A discussão funciona, menos por Leo e mais por Georgette, uma personagem tão forte e tão segura de suas convicções que chega a eclipsar a todos. Ela mesma em determinado momento pede para uma das pessoas se expor mais, dizer mais suas opiniões. Caco Ciocler, que não deixa claro seu posicionamento político, sugere que o filme seja uma construção coletiva, algo feito e pensado por todos presentes naquele ônibus.
O resultado tão positivo me fez lembrar de outra estreia de um ator famoso, O BEIJO NO ASFALTO, de Murilo Benício, que por ser um ator, como Ciocler, destaca em seu filme o desempenho de seus colegas em cena de forma bem marcante.
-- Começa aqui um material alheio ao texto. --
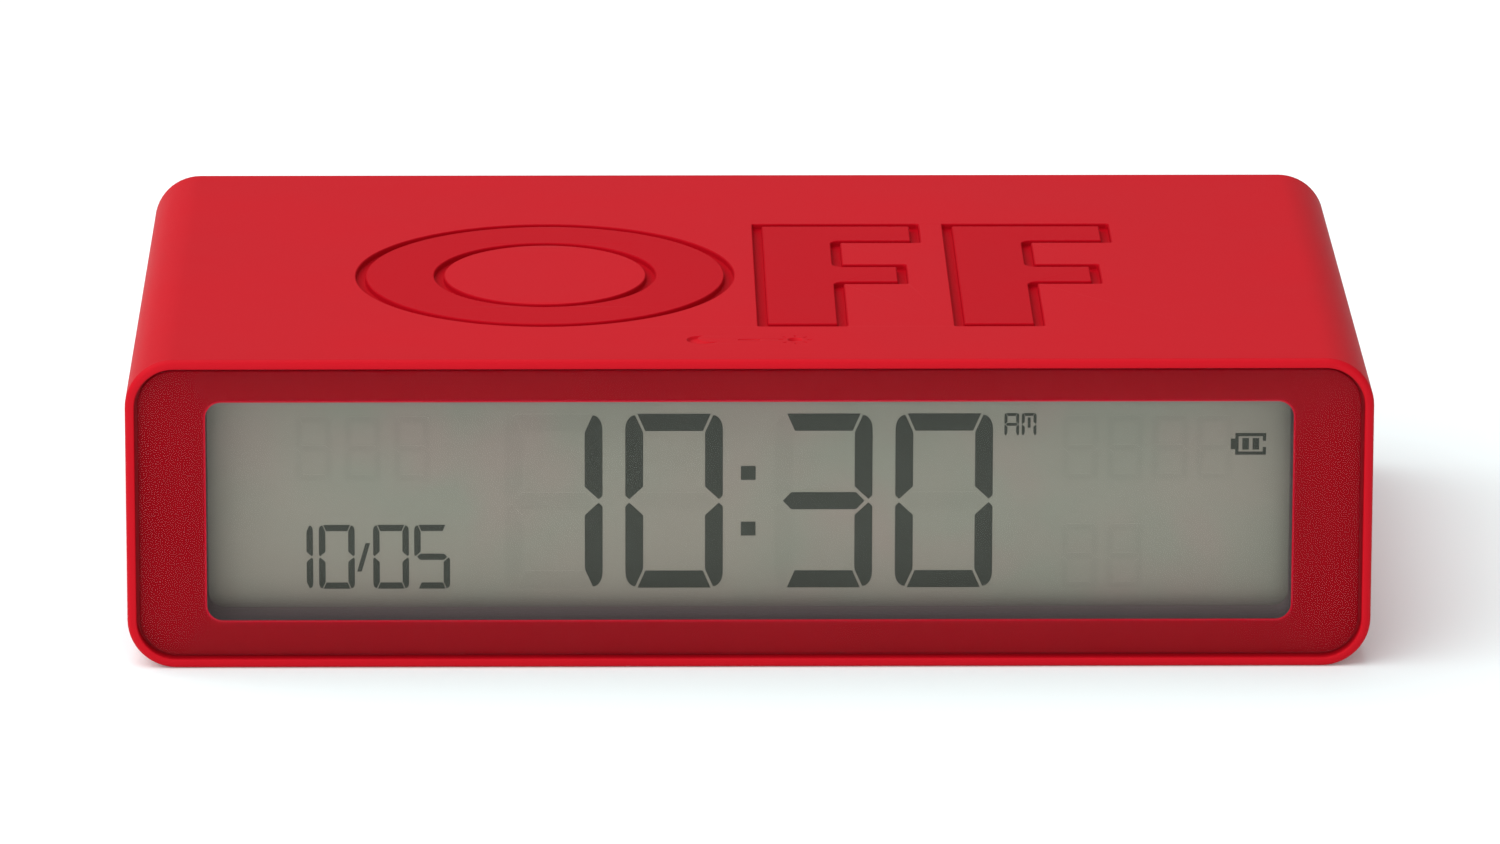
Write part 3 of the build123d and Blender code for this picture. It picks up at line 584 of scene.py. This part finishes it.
jacket = Paint("cell_jacket")
along_cell = jacket.axis("X")
band = along_cell > PLUS_END - BAND_LENGTH
edge_line = (along_cell > PLUS_END - LINE_TO) * (along_cell < PLUS_END - LINE_FROM)
bare = (along_cell < MINUS_END + BARE_LENGTH) + (along_cell > PLUS_END - BARE_LENGTH)
scuff = jacket.noise(1.2, detail=4.0)
print_colour = jacket.blend(band, (0.012, 0.013, 0.016), (0.55, 0.26, 0.11))
print_colour = jacket.blend(edge_line, print_colour, (0.75, 0.74, 0.70))
dress(jacket.finish(
    Base_Color=jacket.blend(bare, print_colour, (0.66, 0.65, 0.62)),
    Metallic=(band * 0.8).at_least(bare),
    Roughness=0.24 + 0.18 * scuff), "battery_cell")
dress(metal("cell_steel", (0.68, 0.67, 0.65), roughness=0.25), "battery_cap")

# Rear cover and door ----------------------------------------------------------------------------
# ABS mouldings in the red of the sleeve, a quarter of a millimetre below the rear lip, with a fine
# spark-eroded texture. Cross-head screws hold the cover in the casing's corner blocks.

COVER_RED = (0.45, 0.0035, 0.0115)

spark_texture = {"grain_mm": 0.22, "grain_depth_mm": 0.03, "clouds": 0.05, "specular": 0.16}
dress(moulded("cover_plastic", COVER_RED, roughness=0.5, **spark_texture), "rear_cover", "battery_door")
dress(metal("screw_steel", (0.42, 0.42, 0.43), roughness=0.32),
      "cover_screws", "board_screws", "button_board_screws", "bay_screws")

# Buttons ----------------------------------------------------------------------------------------
# Four round caps, moulded glossier than the cover, each with a sunk mark that is filled with pale
# paint: minus, plus, a dot in a ring for the alarm and a triangle for setting.

MARK_DEPTHS = (0.12, 0.2)
MARK_RADIUS = 1.7
MARK_PAINT = (0.80, 0.74, 0.70)

for button in BUTTON_NAMES:
    low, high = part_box("button_" + button)
    cap = Paint("button_" + button)
    depth = high[1] / MM - cap.axis("Y")
    off_x = cap.axis("X") - (low[0] + high[0]) / 2 / MM
    off_z = cap.axis("Z") - (low[2] + high[2]) / 2 / MM
    in_mark = (off_x ** 2 + off_z ** 2) ** 0.5 < MARK_RADIUS
    sunk_mark = (depth > MARK_DEPTHS[0]) * (depth < MARK_DEPTHS[1]) * in_mark
    worn = cap.noise(0.4)
    dress(cap.finish(
        Base_Color=cap.blend(sunk_mark, COVER_RED, MARK_PAINT),
        Roughness=0.28 + 0.14 * worn,
        Specular_IOR_Level=0.35,
        Normal=cap.bump(worn, 0.006)), "button_" + button)

# Rubber sleeve ----------------------------------------------------------------------------------
# One piece of silicone rubber with a soft-touch finish, stretched over the casing. Its lips stand
# proud of the window and the rear cover. A rounded groove outlines the word on each broad face.

SLEEVE_HALF = (43.0, 27.0, 11.0)
WALL = 0.65
OUTER_CORNER = 3.4
LIP_ROUND = 0.4
LIP_INNER_ROUND = 0.12
LEGEND_HEIGHT = 29.6
LEGEND_STROKE = 6.4
LEGEND_MIDDLE = -3.0
OVAL_SHARE = 0.455
OVAL_POINTS = 128
ARM = LEGEND_STROKE * 0.9


def lip_path():
    """How far in from the outside, and how far along, the sleeve's skin runs, from inside to outside."""
    front = -SLEEVE_HALF[1]
    inner = [(WALL - LIP_INNER_ROUND * (1 - math.cos(turn)), front + LIP_INNER_ROUND * (1 - math.sin(turn)))
             for turn in quarter(4)]
    outer = [(LIP_ROUND * (1 - math.sin(turn)), front + LIP_ROUND * (1 - math.cos(turn)))
             for turn in quarter(8)]
    return inner + outer


def oval(middle_x, inset):
    """An oval of the O, pulled in by an inset."""
    half_width, half_height = LEGEND_HEIGHT * OVAL_SHARE - inset, LEGEND_HEIGHT / 2 - inset
    angles = [2 * math.pi * step / OVAL_POINTS for step in range(OVAL_POINTS)]
    return [(middle_x + half_width * math.cos(angle), LEGEND_MIDDLE + half_height * math.sin(angle))
            for angle in angles]


def straight_letter(corners, left, inset, tightest=0.08, roundness=0.25, steps=4):
    """A straight-sided letter, pulled in by an inset and rounded. Its corners run anticlockwise."""
    base = [Vector((left + x, LEGEND_MIDDLE - LEGEND_HEIGHT / 2 + y)) for x, y in corners]
    outline = []
    for place, here in enumerate(base):
        along_in = (here - base[place - 1]).normalized()
        along_out = (base[(place + 1) % len(base)] - here).normalized()
        turn = math.atan2(along_in.cross(along_out), along_in.dot(along_out))
        inward = Vector((-along_in.y, along_in.x)) + Vector((-along_out.y, along_out.x))
        corner = here + inward.normalized() * inset / math.cos(turn / 2)
        radius = max(roundness - inset * 0.2, tightest) if turn > 0 else tightest + inset
        reach = radius * math.tan(abs(turn) / 2)
        start, side = corner - along_in * reach, Vector((-along_in.y, along_in.x)) * (1 if turn > 0 else -1)
        centre = start + side * radius
        for step in range(steps + 1):
            swing = turn * step / steps
            arm = -side * radius
            outline.append((centre.x + arm.x * math.cos(swing) - arm.y * math.sin(swing),
                            centre.y + arm.x * math.sin(swing) + arm.y * math.cos(swing)))
    return outline


def letter_f_corners():
    stroke, height, width = LEGEND_STROKE, LEGEND_HEIGHT, LEGEND_STROKE * 1.9
    low, high = (height - ARM) / 2, (height + ARM) / 2
    return [(0, 0), (stroke, 0), (stroke, low), (width * 0.9, low), (width * 0.9, high), (stroke, high),
            (stroke, height - ARM), (width, height - ARM), (width, height), (0, height)]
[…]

Por mais distintos que sejam os filmes, há esse forte elemento em comum.
+ TRÊS FILMES
A JANGADA DE WELLES
Com a minha enorme lacuna no cinema de Orson Welles e também nos filmes de Rogério Sganzerla que lidam com Welles, senti que me faltava pré-requisitos para ver este documentário realizado pela mesma dupla que já havia feito o curta CIDADÃO JACARÉ (2005), Petrus Cariry e Firmino Holanda, sobre o jangadeiro cearense que morreu durante as filmagens do inacabado e mítico IT'S ALL TRUE. Foi muito bom ver L.G. de Miranda Leão falando sobre sua paixão por esse episódio em sua vida, ver Helena Ignez citando o marido entusiasta de Welles, entre outros depoimentos. A JANGADA DE WELLES (2019) parece seguir uma linha de fluxo de consciência: fala de Welles e suas confusões com os produtores, sua vinda para o Rio e depois para Fortaleza, Getúlio Vargas e os pescadores, e depois fala da situação triste dos morados do Mucuripe, que foram sendo enxotados da área da praia para que os ricos construíssem seus grandes edifícios. Uma série de histórias tristes e lamentáveis, mas com uma história memorável da vinda de um ser mitológico como Welles.
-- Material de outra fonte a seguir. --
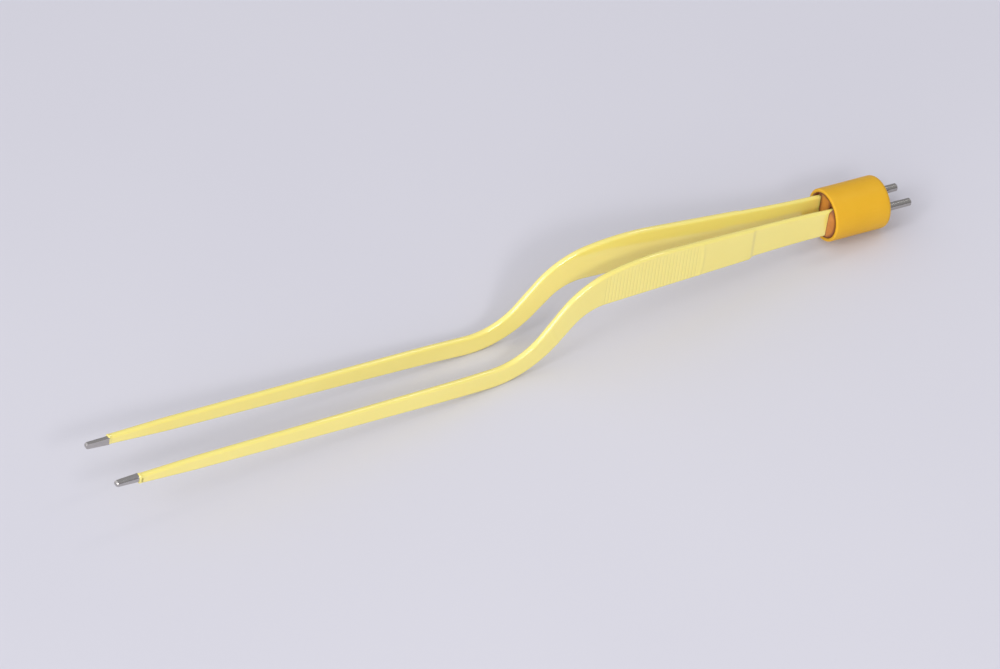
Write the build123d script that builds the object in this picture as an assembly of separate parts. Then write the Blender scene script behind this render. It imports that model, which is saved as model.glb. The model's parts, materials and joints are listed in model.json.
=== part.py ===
from build123d import *
import math
import os

os.makedirs("parts", exist_ok=True)

# Bayonet bipolar forceps with a two-pin connector. All sizes are in millimetres.
# The forceps are drawn on the connector's axis: +X runs from the tips to the pins, X = 0 is the cap's
# front rim, Y = 0 is the plane between the arms and Z = 0 is the cap's axis. A reach is measured from
# the rim towards the tips, a depth from the rim into the cap. At the end everything is tipped into
# the attitude in which the forceps lie on a table.

# Connector cap
cap_diameter = 13.3
cap_length = 16.0
cap_wall = 0.9
cap_web = 3.0
cap_rear_round = 1.0
cap_rim_bevel = 0.3

# Casting resin that fills the cap
resin_recess = 0.2

# Contact pins: a thin free end and a thicker shank that is slotted for the blade's tail
pin_diameter = 2.0
pin_spacing = 6.35
pin_reach = 7.3
pin_end_bevel = 0.3
shank_diameter = 2.8
shank_depth = 3.6

# Blade steel and its insulating coat
blade_thickness = 1.1
leaf_relief = 0.3
coat_thickness = 0.3
coat_edge_bevel = 0.4
coat_depth = 2.0
flex_gap = 0.25
slot_gap = 0.15

# Side view of a blade: a tapered shaft, the bayonet bend, the wide grip and the narrow spring leaf
tip_reach = 196.7
tip_drop = 18.0
tip_width = 1.46
taper_length = 21.0
taper_width = 3.15
shaft_drop = 17.4
shaft_width = 4.85
heel_reach = 86.9
heel_stagger = 2.2
upper_heel_radius = 18.0
lower_heel_radius = 25.5
brow_run = 15.15
brow_height = 2.9
brow_radius = 23.0
chin_run = 15.0
chin_height = -4.35
chin_radius = 12.5
crest_run = 16.55
crest_height = 6.3
crest_clearance = 0.38
shoulder_reach = 22.6
shoulder_height = -3.85
shoulder_step = 0.45
shoulder_run = 1.2
shoulder_radius = 1.5
leaf_top = 3.65
leaf_bottom = -3.3
taper_radius = 180.0

# Tail of a blade inside the cap
tongue_depth = 2.6
tongue_width = 4.4
tail_depth = 8.2

# Plan view of a blade: it bows away from its twin and runs almost parallel to it near the tips
tip_offset = 7.9
bow_reach = 104.0
bow_offset = 7.15
bow_radius = 400.0
splay_reach = 11.0
splay_radius = 300.0
relief_run = 1.0
relief_radius = 1.2

# Bare half-round tip
bare_length = 6.0
tip_opening = 14.2
closed_gap = 0.06
tip_nose_round = 0.5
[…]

MUSSUM - UM FILME DO CACILDIS
Um filme que me interessou mais pela figura super-carismática que era o Mussum. Uma impressão que fica no final de MUSSUM - UM FILME DO CACILDIS (2019), de Susanna Lira, é de que ele parecia muito mais feliz no samba. É muito legal vê-lo, com aquele sorrisão bonito, no programa Ensaio da TV Cultura, falando e cantando. Mas claro que sua entrada nos Trapalhões foi fundamental para que ele se tornasse uma das pessoas negras mais famosas do Brasil, possivelmente a mais bem-paga da televisão brasileira. Gosto de quando o doc toca no assunto do racismo no programa humorístico e que hoje é percebido com mais clareza. Mas não gostei da ideia chupada explicitamente de ILHA DAS FLORES, de Jorge Furtado, usado em dois momentos. Dos depoimentos, o mais emocionante é o do filho que menos recebeu atenção do pai, talvez por ser o mais jovem.
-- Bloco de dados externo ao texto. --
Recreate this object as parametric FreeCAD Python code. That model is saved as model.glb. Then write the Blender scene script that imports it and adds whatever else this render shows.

EMICIDA: AMARELO - É TUDO PRA ONTEM
Creio que estamos vendo sinais de que uma nova era pode estar de fato surgindo. Afinal, nos últimos anos, pudemos ver pessoas desfavorecidas se levantando e tomando para si o que merecem de direito, por mais que isso ainda esteja se apresentando mais no plano simbólico, espiritual. O trabalho de destaque de pessoas negras essenciais feito neste documentário pensado pelo Emicida é brilhante. EMICIDA: AMARELO - É TUDO PRA ONTEM (2020), dirigido por Fred Ouro Preto, costura essa história de grandes homens e grandes mulheres com cenas de sua apresentação no Theatro Municipal, uma apresentação feita com todo o luxo e toda a pompa merecida, já que o som que ele faz é sofisticado o bastante, com banda, naipe de metais etc. A associação com o samba vai se tornando mais forte. Eu, infelizmente, só tive a ideia de colocar as legendas para entender melhor as letras de rap lá pela metade do filme. Assim, já recomendo que façam o mesmo. E pensar que já são dez anos de quando eu viajei para Recife e vi o show de Emicida sem nem saber quem ele era... Muito feliz que ele tenha se tornado esse gigante, essa referência cultural, intelectual e de luta.